►
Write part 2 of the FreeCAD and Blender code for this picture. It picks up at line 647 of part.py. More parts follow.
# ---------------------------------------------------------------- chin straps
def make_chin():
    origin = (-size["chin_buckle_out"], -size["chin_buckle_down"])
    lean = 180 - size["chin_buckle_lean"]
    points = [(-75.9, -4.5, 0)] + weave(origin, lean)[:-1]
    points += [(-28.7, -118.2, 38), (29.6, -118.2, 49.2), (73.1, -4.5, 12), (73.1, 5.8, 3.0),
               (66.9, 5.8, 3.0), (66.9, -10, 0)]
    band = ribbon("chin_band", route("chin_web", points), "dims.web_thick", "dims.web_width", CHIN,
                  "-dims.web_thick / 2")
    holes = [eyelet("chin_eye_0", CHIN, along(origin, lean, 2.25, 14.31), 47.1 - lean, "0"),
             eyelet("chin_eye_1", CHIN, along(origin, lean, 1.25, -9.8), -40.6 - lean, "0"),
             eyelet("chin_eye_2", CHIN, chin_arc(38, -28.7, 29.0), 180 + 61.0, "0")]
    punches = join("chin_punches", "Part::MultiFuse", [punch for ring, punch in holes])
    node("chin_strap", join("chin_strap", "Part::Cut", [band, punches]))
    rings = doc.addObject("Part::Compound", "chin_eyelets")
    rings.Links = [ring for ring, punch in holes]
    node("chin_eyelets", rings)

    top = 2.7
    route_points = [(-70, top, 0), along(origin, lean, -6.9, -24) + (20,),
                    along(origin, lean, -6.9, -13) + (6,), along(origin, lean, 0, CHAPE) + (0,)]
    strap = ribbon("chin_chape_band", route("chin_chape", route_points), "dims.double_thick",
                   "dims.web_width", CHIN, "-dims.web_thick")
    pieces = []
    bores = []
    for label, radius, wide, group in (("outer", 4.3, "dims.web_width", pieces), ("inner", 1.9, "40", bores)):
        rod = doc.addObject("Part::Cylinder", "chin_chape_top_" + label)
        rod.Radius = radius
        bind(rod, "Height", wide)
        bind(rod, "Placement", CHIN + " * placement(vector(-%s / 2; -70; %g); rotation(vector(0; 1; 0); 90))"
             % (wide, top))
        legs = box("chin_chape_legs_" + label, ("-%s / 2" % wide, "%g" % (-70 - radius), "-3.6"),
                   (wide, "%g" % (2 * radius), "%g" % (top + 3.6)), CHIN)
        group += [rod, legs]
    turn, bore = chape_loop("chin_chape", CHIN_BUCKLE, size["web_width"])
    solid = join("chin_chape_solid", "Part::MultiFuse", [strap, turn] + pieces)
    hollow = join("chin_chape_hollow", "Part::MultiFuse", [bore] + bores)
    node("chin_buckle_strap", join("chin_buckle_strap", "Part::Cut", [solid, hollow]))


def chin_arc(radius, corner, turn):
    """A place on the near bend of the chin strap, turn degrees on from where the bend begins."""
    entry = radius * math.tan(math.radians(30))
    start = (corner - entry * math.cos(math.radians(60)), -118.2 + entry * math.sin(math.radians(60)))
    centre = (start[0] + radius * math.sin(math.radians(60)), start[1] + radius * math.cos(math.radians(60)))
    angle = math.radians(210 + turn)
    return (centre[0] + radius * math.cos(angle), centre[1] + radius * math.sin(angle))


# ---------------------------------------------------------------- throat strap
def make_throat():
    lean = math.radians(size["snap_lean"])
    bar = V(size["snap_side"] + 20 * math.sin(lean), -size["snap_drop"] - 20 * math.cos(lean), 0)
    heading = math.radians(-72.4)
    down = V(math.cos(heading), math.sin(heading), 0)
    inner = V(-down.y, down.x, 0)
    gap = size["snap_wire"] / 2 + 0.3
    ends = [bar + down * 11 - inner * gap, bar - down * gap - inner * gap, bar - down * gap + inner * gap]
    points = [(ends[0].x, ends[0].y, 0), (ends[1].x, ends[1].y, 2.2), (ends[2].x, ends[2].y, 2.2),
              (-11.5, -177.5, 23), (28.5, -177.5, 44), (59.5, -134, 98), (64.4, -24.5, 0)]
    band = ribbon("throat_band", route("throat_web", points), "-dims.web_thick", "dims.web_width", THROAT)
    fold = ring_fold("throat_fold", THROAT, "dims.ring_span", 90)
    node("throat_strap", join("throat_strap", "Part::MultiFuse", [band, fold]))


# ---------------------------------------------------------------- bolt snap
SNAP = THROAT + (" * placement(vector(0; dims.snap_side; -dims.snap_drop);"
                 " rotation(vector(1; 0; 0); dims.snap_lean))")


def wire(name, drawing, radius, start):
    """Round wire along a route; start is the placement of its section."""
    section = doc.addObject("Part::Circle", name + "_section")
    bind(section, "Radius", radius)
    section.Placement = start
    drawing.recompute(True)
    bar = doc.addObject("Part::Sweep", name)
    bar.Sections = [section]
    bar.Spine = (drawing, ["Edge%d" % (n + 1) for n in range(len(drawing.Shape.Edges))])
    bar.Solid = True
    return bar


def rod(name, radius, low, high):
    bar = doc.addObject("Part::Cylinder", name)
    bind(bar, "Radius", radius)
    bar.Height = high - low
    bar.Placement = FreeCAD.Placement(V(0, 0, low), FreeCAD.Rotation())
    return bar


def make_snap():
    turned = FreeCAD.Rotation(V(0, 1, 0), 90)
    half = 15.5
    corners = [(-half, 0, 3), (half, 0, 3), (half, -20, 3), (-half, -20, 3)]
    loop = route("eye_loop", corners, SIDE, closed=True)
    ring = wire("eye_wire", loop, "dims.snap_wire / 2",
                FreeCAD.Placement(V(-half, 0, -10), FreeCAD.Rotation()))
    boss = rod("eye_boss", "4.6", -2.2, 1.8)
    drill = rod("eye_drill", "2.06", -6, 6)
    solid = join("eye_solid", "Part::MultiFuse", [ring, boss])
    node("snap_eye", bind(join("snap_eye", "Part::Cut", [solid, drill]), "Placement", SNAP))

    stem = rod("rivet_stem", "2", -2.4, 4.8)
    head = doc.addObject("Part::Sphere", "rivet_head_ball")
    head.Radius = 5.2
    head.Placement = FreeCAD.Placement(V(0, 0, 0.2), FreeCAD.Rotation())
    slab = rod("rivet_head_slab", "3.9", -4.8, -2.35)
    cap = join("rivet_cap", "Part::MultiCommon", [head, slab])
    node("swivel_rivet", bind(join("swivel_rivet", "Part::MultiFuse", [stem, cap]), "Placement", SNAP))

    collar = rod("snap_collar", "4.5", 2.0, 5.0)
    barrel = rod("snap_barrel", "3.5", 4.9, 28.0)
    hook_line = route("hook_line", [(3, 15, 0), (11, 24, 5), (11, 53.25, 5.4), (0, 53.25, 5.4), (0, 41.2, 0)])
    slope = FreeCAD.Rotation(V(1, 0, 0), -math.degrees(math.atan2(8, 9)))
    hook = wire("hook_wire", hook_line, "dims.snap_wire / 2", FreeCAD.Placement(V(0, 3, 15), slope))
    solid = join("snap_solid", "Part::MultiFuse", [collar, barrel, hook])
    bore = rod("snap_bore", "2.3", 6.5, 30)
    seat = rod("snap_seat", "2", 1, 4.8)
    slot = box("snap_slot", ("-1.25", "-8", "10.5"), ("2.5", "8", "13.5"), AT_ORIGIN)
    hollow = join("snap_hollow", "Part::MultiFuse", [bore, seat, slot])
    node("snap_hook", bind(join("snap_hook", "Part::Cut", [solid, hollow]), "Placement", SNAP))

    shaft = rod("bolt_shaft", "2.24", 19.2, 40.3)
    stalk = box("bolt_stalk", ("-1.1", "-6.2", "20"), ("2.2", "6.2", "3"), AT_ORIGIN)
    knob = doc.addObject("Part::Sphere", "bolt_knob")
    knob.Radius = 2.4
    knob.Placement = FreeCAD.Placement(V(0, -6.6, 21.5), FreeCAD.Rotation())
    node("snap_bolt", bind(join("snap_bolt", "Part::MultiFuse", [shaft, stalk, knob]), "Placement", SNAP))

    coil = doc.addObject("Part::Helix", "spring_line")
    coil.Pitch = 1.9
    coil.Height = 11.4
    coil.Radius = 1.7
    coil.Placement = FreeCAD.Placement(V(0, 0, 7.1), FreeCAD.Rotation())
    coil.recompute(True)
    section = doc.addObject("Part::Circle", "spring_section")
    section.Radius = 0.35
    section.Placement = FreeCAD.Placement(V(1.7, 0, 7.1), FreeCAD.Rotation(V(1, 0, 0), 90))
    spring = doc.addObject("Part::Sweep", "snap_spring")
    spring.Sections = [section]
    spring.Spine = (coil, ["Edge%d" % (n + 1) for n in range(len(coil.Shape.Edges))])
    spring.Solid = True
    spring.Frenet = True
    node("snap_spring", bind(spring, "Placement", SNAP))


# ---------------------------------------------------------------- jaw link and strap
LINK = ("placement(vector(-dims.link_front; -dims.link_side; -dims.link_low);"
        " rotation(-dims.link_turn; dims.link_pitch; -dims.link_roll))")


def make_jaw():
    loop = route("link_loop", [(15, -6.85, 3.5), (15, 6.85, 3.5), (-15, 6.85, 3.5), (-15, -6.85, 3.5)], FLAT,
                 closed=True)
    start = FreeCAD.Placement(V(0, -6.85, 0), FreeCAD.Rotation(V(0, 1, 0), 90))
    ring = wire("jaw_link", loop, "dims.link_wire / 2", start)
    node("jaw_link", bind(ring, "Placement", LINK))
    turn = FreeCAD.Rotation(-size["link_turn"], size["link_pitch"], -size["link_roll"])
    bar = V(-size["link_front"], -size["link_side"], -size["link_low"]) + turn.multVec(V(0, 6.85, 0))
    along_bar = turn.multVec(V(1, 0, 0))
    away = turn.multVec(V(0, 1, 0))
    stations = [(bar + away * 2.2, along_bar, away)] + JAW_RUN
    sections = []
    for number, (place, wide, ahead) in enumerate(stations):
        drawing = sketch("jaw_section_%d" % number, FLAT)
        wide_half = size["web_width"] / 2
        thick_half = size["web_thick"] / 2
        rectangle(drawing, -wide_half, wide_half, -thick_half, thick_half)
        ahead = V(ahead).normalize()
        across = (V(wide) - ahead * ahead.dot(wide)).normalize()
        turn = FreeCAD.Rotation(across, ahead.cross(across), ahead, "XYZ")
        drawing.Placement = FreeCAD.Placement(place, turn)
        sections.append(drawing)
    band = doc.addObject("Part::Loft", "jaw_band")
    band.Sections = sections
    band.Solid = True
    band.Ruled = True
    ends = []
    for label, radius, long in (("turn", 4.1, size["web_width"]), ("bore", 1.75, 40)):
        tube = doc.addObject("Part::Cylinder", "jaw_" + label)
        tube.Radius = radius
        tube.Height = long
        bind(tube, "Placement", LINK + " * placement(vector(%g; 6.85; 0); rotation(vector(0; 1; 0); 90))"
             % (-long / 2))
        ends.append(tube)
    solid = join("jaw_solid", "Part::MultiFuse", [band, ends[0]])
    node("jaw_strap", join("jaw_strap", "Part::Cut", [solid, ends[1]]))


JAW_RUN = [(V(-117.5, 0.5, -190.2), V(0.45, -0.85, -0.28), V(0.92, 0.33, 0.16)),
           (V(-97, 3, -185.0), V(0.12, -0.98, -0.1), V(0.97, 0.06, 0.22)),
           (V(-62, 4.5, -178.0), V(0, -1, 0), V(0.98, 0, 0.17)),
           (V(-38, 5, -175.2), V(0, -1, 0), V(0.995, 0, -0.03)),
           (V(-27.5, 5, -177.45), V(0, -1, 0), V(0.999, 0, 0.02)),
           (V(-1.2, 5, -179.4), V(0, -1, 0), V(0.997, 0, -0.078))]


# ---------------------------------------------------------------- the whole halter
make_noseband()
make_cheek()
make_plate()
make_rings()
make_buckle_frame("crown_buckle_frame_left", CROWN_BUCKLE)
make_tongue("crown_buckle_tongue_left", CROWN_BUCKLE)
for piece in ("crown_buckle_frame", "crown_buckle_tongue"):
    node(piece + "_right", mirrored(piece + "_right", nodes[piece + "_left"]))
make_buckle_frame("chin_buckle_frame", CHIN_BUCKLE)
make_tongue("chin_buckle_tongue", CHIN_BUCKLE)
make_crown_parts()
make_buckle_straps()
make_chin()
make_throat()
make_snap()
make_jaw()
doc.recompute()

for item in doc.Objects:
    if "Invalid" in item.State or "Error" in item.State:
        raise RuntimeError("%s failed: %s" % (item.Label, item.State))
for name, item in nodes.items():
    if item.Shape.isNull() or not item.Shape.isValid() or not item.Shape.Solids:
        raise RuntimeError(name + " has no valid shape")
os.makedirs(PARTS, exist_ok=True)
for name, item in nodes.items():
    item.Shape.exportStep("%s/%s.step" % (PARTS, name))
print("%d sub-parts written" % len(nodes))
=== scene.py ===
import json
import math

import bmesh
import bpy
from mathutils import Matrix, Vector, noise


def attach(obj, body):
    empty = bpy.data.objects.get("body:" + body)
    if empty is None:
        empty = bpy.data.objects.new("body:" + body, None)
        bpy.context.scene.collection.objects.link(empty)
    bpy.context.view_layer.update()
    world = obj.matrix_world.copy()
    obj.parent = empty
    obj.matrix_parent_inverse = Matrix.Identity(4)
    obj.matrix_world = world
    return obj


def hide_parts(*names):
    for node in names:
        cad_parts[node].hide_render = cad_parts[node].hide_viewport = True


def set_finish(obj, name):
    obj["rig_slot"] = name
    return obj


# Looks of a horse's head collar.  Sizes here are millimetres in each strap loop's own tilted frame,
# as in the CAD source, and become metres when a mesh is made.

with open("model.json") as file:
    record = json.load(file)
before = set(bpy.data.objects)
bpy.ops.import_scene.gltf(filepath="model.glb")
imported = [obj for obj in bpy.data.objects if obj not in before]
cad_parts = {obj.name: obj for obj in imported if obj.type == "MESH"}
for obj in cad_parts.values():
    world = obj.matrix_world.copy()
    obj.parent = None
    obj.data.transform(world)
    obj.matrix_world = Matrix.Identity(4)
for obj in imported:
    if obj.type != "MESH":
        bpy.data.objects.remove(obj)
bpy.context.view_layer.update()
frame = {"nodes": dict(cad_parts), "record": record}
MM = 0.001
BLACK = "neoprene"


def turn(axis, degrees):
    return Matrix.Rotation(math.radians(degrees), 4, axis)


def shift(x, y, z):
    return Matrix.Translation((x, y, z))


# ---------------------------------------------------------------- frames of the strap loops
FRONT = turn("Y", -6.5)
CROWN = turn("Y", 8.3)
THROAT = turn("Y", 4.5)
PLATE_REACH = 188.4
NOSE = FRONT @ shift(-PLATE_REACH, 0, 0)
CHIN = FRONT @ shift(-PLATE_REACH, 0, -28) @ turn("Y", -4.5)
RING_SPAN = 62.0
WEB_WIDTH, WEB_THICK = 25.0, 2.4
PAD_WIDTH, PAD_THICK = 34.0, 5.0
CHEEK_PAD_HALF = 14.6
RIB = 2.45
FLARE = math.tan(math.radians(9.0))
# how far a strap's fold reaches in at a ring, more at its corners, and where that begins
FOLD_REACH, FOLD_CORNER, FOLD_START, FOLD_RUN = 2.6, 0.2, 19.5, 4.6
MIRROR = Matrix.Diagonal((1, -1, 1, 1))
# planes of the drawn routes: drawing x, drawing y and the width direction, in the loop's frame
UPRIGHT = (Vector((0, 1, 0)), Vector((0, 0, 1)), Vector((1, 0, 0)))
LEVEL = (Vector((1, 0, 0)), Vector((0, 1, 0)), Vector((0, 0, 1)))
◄
►
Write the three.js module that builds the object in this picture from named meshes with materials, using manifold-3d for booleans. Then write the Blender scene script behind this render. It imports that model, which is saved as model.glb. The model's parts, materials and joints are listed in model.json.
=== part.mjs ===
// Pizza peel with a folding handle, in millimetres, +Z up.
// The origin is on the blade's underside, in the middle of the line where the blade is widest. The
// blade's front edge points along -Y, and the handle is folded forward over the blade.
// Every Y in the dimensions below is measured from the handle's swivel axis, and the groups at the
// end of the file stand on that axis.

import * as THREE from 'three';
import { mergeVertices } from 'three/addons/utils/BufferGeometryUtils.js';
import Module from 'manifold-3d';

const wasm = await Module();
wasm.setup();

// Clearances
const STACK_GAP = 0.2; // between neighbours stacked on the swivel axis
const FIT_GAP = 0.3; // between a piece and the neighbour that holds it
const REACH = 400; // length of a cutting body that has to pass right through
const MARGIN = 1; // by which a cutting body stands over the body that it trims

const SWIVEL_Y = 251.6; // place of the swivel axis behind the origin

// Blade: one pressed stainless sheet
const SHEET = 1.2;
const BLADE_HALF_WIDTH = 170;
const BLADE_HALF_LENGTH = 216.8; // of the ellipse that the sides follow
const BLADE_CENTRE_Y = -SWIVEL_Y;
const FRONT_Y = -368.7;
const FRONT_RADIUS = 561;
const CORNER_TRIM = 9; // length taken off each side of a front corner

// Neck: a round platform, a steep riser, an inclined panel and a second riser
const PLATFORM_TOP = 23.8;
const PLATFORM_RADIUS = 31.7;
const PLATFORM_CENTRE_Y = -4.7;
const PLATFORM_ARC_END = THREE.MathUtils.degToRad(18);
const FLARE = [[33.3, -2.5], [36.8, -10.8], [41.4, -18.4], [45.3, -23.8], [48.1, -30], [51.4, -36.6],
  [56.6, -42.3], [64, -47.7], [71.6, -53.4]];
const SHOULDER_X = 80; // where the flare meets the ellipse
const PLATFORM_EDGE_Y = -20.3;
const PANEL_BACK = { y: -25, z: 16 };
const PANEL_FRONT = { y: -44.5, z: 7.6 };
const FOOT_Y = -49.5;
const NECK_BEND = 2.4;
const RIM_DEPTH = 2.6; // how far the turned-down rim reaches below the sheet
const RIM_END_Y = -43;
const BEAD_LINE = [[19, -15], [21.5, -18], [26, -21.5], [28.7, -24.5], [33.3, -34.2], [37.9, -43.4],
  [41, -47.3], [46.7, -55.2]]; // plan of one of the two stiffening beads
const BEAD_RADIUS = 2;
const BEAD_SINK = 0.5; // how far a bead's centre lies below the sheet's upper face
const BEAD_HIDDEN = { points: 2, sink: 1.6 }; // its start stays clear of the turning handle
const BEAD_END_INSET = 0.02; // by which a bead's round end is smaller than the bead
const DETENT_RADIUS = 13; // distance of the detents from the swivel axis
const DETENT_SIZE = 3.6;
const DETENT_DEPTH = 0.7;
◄
* TASK GOAL
Output exactly those lines that lie from the line with "for item in" through the line with "cad_parts[node].hide_render = cad_parts[node].hide_viewport", with both of those lines included.

* WRITTEN SOLUTION
for item in doc.Objects:
    if "Invalid" in item.State or "Error" in item.State:
        raise RuntimeError("%s failed: %s" % (item.Label, item.State))
for name, item in nodes.items():
    if item.Shape.isNull() or not item.Shape.isValid() or not item.Shape.Solids:
        raise RuntimeError(name + " has no valid shape")
os.makedirs(PARTS, exist_ok=True)
for name, item in nodes.items():
    item.Shape.exportStep("%s/%s.step" % (PARTS, name))
print("%d sub-parts written" % len(nodes))
=== scene.py ===
import json
import math

import bmesh
import bpy
from mathutils import Matrix, Vector, noise


def attach(obj, body):
    empty = bpy.data.objects.get("body:" + body)
    if empty is None:
        empty = bpy.data.objects.new("body:" + body, None)
        bpy.context.scene.collection.objects.link(empty)
    bpy.context.view_layer.update()
    world = obj.matrix_world.copy()
    obj.parent = empty
    obj.matrix_parent_inverse = Matrix.Identity(4)
    obj.matrix_world = world
    return obj


def hide_parts(*names):
    for node in names:
        cad_parts[node].hide_render = cad_parts[node].hide_viewport = True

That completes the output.